5. Revenue matters less than profit per employee
A high revenue might look good – but it doesn't pay the bills. Profit does. One of my businesses was high-revenue but had terrible margins, meaning we were busy but not profitable, with cash flow problems and constant stress about making payroll. If you focus on profit per employee and net margin instead, you can ensure success that doesn't just look good on paper, because your business is genuinely healthy.
Putting it into practice
Now, when I talk to new founders with the benefit of 20 years of business leadership behind me, I tell them that failure is inevitable – but you can choose how you fail. Fail small, fail fast, fail forward, and learn from every mistake. I tell them to put a system in place before they build a team, ensuring processes are documented and tasks are automated ahead of any hiring. When they ask about AI, I tell them the future is about humans working with AI not against it. When it comes to metrics, I tell them to focus on what matters: profit per employee, net margin, and customer lifetime value – because revenue does not determine survival, but those numbers do. And most of all, I tell them that the best lessons come from people who've already made all of the mistakes. Find mentors, listen to them, and apply their wisdom.

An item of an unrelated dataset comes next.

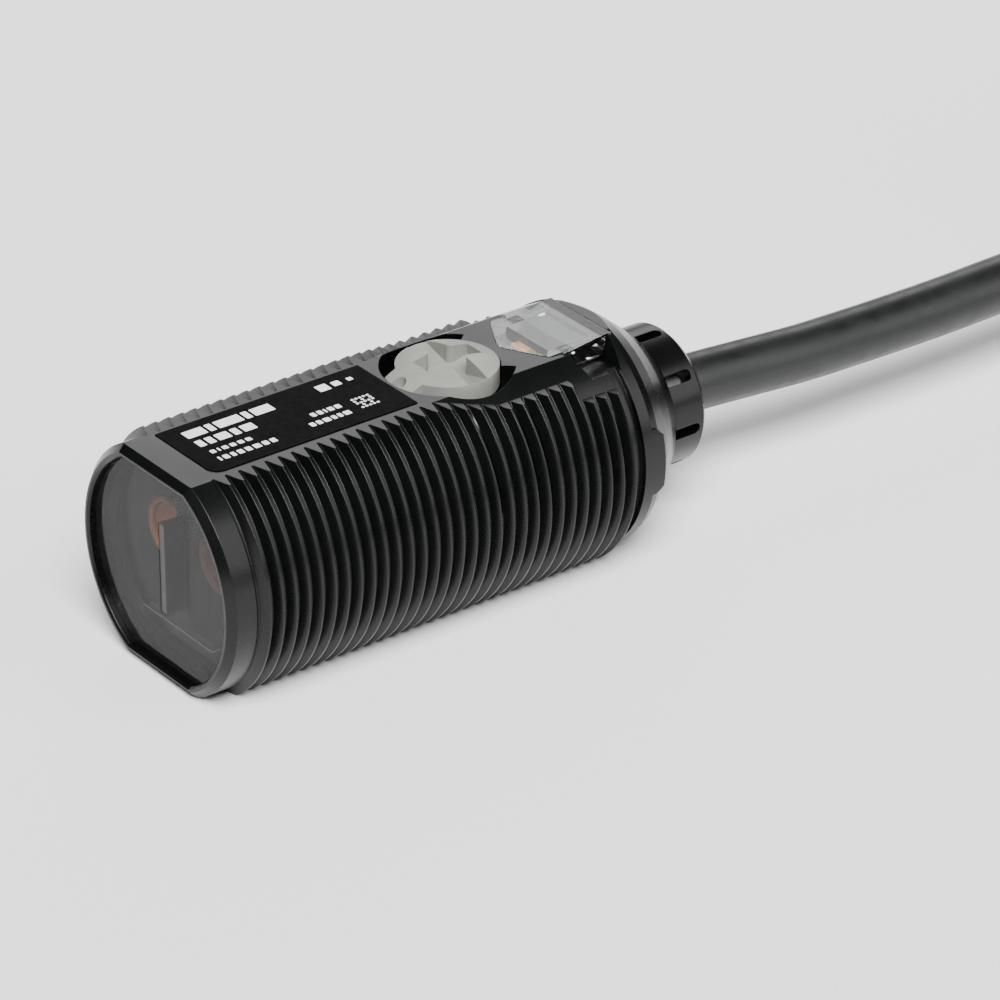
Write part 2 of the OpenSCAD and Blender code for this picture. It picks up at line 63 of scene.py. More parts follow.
towards = Vector((math.cos(TILT) * math.sin(TURN), -math.cos(TILT) * math.cos(TURN), math.sin(TILT)))
camera = bpy.data.objects.new("camera", bpy.data.cameras.new("camera"))
camera.data.lens = LENS
camera.data.sensor_width = 36
camera.data.clip_start = 0.01
camera.location = CAMERA_AT
camera.rotation_euler = towards.to_track_quat("Z", "Y").to_euler()
bpy.context.scene.collection.objects.link(camera)
bpy.context.scene.camera = camera
print("camera looks along", [round(-x, 3) for x in towards])

# %% [markdown]
# ## The cable's route
# The cable has a fixed length, so its route is settled first: out of the ring, down to the surface, then
# into a hank folded in line with the barrel. The free stretch is a short list of places, and the turns of
# the hank follow a rule: six layers of inner turns going up, then outer turns coming down around them.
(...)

Because it was my mentors who taught me that businesses which survive aren't the fastest-growing, they're the ones with the strongest foundations; that the most valuable businesses are those with the best systems not the most employees; and that unless you build systems that work without you, you'll end up working every hour of every day – with no time to enjoy the success that you've worked so hard for. It might seem like a cliché, but if I could have my time over I wouldn't erase any of the mistakes I made – because they have all taught me something valuable. And I'd definitely never change the two things I know I have got right: learning from my mistakes, and learning from my mentors. They have defined my career, defined my success, and they should define yours too.